Илья Евсеевич на воле занимался журналистикой. В лагере состоял в должности заместителя начальника финансового отдела управления СЖДЛ. Он дружил с Ольгой Викторовной Третьяковой. Именно через нее мы знали о существовании друг друга. Она сумела так заинтересовать его мною, что он стал добиваться командировки в Урдому. Приехал туда на следующий день после того, как меня увезли на штрафную колонну. Криминальное обстоятельство еще больше разгорячило его интерес.
Едва я появилась на ЦОЛПе, как, прошумев выношенным едва не до подкладки кожаным пальто, Илья Евсеевич прошагал в кабину дирекции ТЭК просить познакомить нас.
Вечерами он частенько заходил «на огонек». Из-под роговых очков смотрели молодые, добрые и более чем печальные глаза. Он влюбился. Безудержно. Пылко. Каждое утро перед окном нашего барака возникала фигура долговязого дневального «палаты». Мне вручалось или письмо, или поэма.
И вот «обед» в честь премьеры, которая отмечена на ЦОЛПе как событие.
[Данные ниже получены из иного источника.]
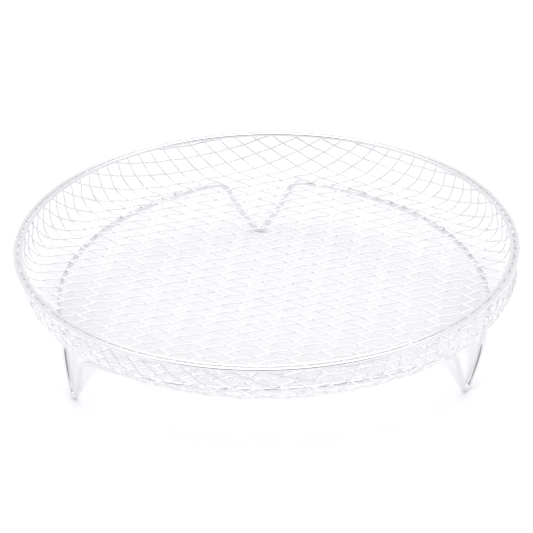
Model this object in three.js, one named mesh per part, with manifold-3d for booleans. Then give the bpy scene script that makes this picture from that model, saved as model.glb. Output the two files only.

В рабочем театральном бараке все стремились задержаться допоздна. Одни надеялись на партию в шахматы, другие — поговорить. Я жаждала слушать рассказы Александра Осиповича. Он вспоминал о Моисеи, которого считал великим. Помнил до мелочей его исполнение роли Освальда в «Привидениях» Ибсена. Заразительно описывал рождение танца Айседоры Дункан. Владел умением так увести из лагерной зоны в мхатовский «Вишневый сад», что я теряла представление о сне и яви, их раздельной сути.